--- start ---

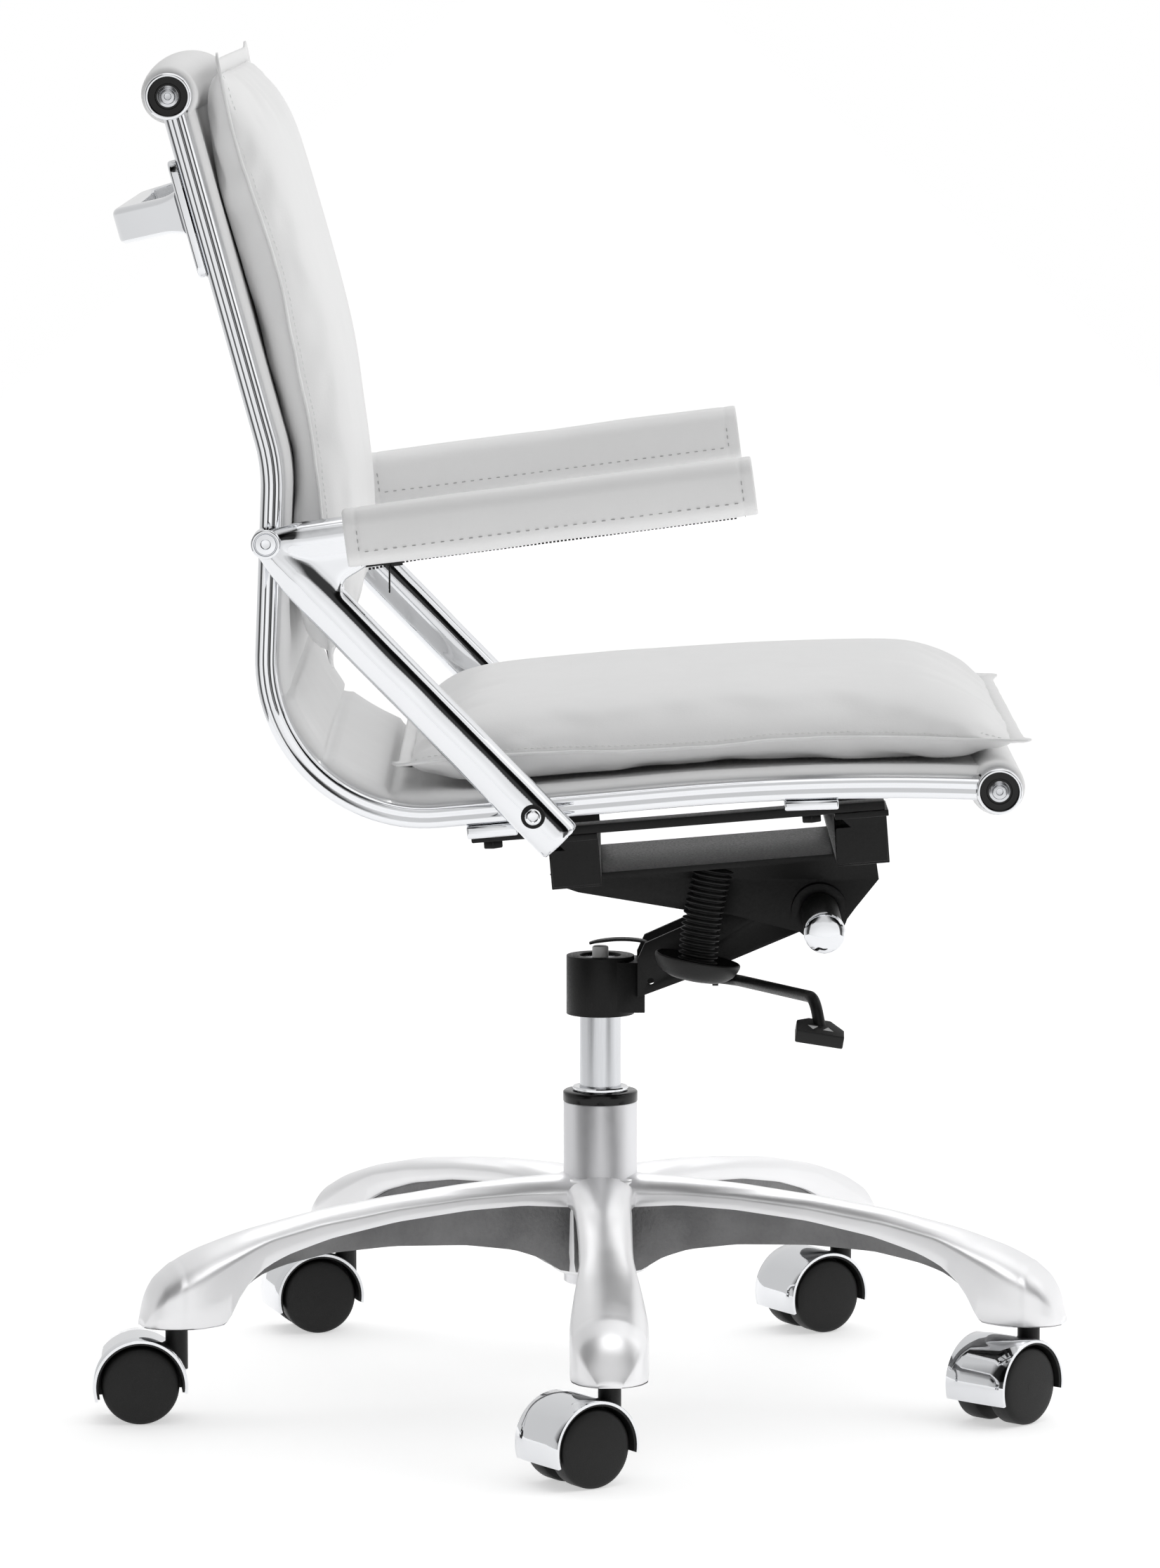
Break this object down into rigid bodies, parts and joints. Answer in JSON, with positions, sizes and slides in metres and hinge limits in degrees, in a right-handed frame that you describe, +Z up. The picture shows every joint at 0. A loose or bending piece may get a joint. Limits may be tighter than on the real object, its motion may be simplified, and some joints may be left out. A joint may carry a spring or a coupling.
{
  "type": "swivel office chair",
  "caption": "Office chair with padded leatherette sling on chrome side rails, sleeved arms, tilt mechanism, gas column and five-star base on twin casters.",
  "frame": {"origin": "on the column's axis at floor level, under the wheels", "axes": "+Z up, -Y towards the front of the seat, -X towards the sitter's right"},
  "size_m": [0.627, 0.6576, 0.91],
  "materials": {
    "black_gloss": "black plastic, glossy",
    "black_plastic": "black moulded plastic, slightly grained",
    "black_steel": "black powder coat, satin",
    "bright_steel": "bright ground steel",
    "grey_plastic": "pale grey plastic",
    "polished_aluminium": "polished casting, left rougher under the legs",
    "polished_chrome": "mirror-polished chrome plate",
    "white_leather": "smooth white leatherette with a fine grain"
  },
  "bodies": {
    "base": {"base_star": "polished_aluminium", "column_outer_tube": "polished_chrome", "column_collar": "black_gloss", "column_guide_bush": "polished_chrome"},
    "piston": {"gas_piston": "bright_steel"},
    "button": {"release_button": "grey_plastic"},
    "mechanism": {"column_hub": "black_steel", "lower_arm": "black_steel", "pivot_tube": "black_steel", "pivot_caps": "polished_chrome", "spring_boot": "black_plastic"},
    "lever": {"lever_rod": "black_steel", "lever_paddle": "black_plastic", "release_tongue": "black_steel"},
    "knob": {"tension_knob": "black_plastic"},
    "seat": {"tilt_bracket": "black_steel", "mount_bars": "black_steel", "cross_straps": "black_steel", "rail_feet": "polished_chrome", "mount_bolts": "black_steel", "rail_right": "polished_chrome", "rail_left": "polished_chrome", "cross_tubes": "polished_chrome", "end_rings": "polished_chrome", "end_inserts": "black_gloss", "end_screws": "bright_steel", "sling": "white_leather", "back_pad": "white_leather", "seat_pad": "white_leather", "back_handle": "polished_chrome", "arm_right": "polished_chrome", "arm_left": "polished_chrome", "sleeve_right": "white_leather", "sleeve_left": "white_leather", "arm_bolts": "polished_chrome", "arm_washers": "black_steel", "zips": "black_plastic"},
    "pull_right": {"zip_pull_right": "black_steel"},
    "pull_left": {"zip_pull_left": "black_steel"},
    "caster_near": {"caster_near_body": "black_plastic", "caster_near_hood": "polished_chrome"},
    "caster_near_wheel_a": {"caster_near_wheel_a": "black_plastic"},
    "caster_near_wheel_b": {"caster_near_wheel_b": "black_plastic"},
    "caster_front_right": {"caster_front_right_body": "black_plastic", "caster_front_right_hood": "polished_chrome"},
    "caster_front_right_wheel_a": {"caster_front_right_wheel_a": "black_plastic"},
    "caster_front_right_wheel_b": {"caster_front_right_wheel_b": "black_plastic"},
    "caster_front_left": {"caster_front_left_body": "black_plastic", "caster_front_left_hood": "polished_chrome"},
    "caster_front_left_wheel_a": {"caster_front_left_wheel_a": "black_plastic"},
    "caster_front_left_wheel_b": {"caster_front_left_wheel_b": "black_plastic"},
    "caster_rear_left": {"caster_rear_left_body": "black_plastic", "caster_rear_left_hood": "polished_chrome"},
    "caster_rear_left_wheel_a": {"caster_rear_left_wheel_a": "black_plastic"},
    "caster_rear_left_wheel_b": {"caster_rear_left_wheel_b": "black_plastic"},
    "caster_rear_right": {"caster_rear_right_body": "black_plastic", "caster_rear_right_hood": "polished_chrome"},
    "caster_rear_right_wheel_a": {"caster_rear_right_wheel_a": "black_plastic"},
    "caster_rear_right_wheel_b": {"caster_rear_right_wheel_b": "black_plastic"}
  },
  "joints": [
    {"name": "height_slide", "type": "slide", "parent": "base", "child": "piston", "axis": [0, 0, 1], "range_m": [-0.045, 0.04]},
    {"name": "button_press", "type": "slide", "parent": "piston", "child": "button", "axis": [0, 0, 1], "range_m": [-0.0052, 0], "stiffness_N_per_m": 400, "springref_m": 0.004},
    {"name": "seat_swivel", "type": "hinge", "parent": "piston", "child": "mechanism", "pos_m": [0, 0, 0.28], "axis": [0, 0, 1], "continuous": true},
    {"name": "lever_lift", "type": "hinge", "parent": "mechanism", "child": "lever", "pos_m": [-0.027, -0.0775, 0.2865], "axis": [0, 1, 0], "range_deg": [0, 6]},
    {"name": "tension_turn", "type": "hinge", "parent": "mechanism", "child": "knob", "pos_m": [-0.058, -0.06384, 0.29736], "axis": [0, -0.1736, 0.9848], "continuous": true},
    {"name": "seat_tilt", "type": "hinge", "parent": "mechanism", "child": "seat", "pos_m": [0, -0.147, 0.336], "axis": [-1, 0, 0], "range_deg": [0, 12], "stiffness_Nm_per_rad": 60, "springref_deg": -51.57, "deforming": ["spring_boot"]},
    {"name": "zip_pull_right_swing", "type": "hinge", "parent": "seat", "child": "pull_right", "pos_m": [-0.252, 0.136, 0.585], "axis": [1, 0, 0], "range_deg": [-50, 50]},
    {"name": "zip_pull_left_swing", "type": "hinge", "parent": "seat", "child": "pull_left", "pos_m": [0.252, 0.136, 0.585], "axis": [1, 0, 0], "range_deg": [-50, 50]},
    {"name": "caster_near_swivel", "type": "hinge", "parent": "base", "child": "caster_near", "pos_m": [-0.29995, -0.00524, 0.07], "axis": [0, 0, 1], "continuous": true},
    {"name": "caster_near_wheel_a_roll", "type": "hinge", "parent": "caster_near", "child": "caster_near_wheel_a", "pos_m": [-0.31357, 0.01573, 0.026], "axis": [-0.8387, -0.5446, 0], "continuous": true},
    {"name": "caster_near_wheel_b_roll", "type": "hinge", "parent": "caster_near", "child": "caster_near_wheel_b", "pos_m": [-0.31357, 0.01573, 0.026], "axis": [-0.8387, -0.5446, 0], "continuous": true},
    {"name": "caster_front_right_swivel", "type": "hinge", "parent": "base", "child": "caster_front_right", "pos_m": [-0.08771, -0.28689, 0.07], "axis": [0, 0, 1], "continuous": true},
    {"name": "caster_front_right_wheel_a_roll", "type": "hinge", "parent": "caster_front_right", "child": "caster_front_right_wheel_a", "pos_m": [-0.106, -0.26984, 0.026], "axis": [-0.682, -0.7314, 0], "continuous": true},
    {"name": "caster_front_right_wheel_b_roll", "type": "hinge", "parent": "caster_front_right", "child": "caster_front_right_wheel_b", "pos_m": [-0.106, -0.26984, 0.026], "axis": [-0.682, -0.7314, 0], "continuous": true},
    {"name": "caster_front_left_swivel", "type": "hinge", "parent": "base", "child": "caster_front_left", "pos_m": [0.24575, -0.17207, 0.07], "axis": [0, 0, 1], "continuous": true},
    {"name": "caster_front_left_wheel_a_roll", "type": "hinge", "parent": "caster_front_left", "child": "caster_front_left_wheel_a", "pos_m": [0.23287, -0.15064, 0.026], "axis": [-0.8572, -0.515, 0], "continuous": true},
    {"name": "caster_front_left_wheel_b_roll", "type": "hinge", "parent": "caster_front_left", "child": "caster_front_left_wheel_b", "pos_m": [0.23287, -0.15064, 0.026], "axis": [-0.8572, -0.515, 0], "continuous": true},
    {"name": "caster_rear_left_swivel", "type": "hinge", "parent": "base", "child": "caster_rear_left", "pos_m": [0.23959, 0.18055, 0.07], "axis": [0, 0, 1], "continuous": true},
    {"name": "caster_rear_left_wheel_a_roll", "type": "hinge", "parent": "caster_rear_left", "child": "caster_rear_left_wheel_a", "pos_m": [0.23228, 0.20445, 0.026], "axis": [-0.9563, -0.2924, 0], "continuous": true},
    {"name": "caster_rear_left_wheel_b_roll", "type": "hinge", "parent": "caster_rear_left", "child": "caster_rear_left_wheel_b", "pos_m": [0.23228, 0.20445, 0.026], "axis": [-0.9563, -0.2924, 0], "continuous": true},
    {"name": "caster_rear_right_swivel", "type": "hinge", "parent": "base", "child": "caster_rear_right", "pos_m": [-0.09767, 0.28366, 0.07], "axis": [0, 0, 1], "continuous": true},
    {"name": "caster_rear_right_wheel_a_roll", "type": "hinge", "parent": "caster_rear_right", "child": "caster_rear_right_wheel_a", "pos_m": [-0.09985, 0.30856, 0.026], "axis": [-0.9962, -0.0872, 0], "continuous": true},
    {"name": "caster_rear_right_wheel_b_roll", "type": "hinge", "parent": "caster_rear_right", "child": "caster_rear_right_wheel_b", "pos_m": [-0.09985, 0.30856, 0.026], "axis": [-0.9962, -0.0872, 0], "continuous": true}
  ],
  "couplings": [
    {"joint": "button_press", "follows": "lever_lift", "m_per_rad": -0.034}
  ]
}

--- end ---
--- start ---

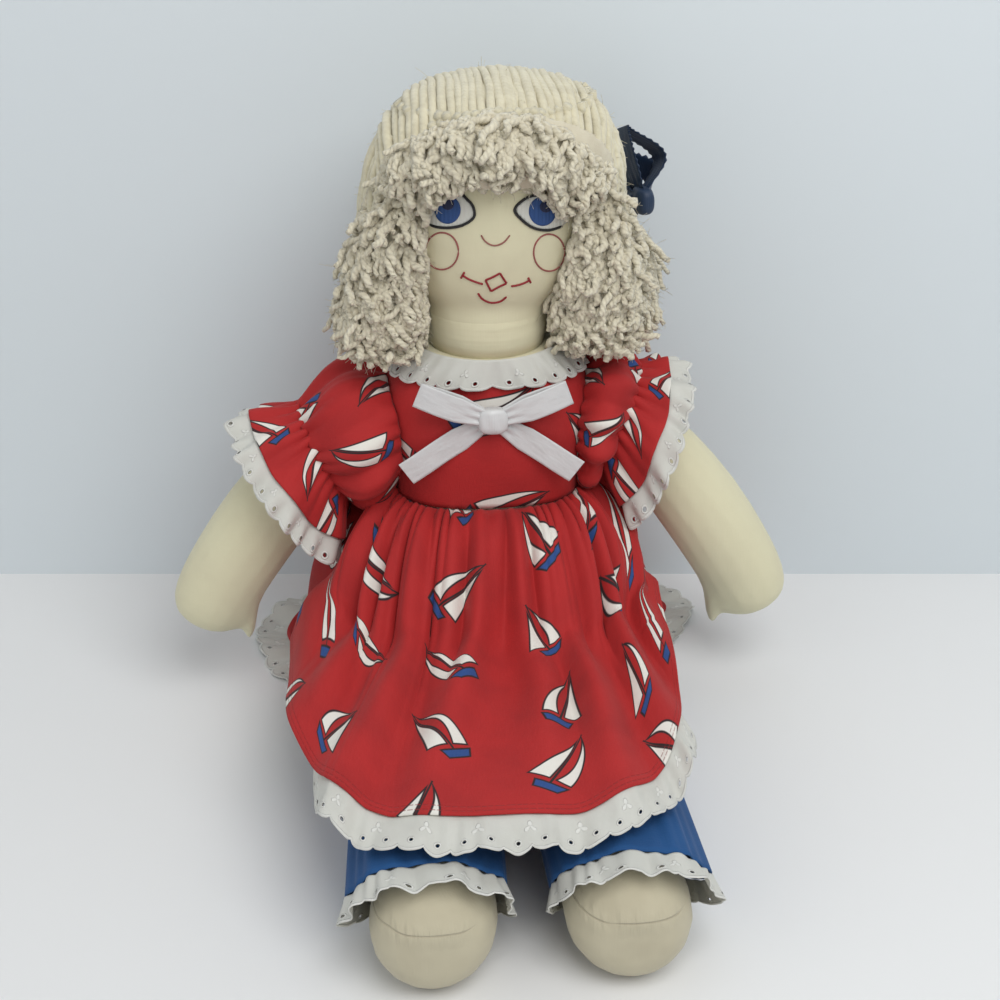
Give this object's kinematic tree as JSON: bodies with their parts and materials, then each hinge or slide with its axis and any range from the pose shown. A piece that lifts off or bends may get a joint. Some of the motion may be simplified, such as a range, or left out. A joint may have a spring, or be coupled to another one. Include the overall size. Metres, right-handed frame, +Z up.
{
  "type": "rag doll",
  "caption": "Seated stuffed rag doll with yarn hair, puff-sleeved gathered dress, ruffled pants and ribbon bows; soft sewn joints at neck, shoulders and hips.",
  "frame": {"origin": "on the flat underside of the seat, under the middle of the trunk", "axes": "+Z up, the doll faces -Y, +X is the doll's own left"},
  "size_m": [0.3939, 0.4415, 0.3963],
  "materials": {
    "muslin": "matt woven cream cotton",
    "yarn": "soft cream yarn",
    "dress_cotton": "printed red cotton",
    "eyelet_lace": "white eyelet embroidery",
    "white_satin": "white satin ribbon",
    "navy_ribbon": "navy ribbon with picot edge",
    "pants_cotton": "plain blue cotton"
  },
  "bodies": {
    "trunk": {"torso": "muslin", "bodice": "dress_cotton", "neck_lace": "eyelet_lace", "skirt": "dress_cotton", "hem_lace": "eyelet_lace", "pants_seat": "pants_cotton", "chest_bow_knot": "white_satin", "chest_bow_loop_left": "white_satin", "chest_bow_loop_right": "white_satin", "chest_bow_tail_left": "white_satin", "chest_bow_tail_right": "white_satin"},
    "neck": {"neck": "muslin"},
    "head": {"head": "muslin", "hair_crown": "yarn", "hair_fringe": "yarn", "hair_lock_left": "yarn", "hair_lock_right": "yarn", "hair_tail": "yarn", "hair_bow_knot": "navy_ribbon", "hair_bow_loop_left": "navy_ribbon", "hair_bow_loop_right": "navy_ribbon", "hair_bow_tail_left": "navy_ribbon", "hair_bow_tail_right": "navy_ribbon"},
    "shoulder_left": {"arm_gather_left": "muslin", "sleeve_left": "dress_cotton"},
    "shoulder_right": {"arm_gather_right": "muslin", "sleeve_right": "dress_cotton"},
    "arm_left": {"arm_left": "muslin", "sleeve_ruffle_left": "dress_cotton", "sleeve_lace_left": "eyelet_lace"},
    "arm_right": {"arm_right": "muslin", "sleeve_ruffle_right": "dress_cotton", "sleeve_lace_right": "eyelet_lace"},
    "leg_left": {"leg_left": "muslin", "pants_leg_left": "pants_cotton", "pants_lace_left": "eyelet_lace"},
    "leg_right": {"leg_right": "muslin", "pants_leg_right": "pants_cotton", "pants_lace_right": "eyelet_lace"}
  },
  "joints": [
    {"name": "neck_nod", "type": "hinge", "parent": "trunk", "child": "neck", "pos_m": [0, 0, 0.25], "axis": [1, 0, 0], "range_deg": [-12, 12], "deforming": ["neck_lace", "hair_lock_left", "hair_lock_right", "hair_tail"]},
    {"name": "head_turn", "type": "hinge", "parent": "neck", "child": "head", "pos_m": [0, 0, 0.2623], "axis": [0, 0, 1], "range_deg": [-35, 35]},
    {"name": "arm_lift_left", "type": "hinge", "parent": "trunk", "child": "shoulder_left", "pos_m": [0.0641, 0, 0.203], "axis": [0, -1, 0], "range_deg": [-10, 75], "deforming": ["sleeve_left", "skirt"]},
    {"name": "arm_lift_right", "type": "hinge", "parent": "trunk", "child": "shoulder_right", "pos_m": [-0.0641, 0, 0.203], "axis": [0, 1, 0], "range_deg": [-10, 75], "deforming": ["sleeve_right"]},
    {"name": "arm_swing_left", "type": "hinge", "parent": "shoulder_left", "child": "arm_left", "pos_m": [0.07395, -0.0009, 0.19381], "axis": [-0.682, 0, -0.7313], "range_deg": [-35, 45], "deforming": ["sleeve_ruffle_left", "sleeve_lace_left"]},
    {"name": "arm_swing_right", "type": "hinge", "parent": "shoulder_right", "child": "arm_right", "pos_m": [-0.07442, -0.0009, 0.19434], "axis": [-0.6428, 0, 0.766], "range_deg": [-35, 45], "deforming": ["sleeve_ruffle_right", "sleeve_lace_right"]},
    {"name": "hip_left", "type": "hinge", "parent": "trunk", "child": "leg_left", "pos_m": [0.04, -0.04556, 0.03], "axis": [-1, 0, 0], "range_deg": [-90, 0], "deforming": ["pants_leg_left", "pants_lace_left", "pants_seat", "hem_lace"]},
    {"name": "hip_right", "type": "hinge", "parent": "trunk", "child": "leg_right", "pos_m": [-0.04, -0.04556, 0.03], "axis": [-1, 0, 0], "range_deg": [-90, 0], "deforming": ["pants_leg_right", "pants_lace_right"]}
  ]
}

--- end ---
--- start ---

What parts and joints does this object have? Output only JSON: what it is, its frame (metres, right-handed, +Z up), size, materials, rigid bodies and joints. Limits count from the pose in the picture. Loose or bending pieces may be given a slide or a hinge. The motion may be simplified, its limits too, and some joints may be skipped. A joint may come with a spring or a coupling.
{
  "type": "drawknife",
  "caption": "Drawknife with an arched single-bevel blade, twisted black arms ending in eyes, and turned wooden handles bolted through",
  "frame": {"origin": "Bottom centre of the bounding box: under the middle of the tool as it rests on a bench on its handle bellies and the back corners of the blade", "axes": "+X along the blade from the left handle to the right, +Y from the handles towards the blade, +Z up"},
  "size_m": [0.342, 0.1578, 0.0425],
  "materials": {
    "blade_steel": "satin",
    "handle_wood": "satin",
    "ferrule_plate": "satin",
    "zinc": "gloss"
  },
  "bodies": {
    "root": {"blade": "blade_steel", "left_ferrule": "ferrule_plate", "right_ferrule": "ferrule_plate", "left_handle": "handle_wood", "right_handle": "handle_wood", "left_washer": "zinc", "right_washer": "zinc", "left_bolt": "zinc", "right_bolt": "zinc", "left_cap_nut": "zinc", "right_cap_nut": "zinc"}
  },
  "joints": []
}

--- end ---

▶ _DESCRIPTION OF THE TASK_
The lines to collect are those holding the string "that"; copy them all.

▶ _SOLUTION TO THE PROBLEM_
Break this object down into rigid bodies, parts and joints. Answer in JSON, with positions, sizes and slides in metres and hinge limits in degrees, in a right-handed frame that you describe, +Z up. The picture shows every joint at 0. A loose or bending piece may get a joint. Limits may be tighter than on the real object, its motion may be simplified, and some joints may be left out. A joint may carry a spring or a coupling.
Give this object's kinematic tree as JSON: bodies with their parts and materials, then each hinge or slide with its axis and any range from the pose shown. A piece that lifts off or bends may get a joint. Some of the motion may be simplified, such as a range, or left out. A joint may have a spring, or be coupled to another one. Include the overall size. Metres, right-handed frame, +Z up.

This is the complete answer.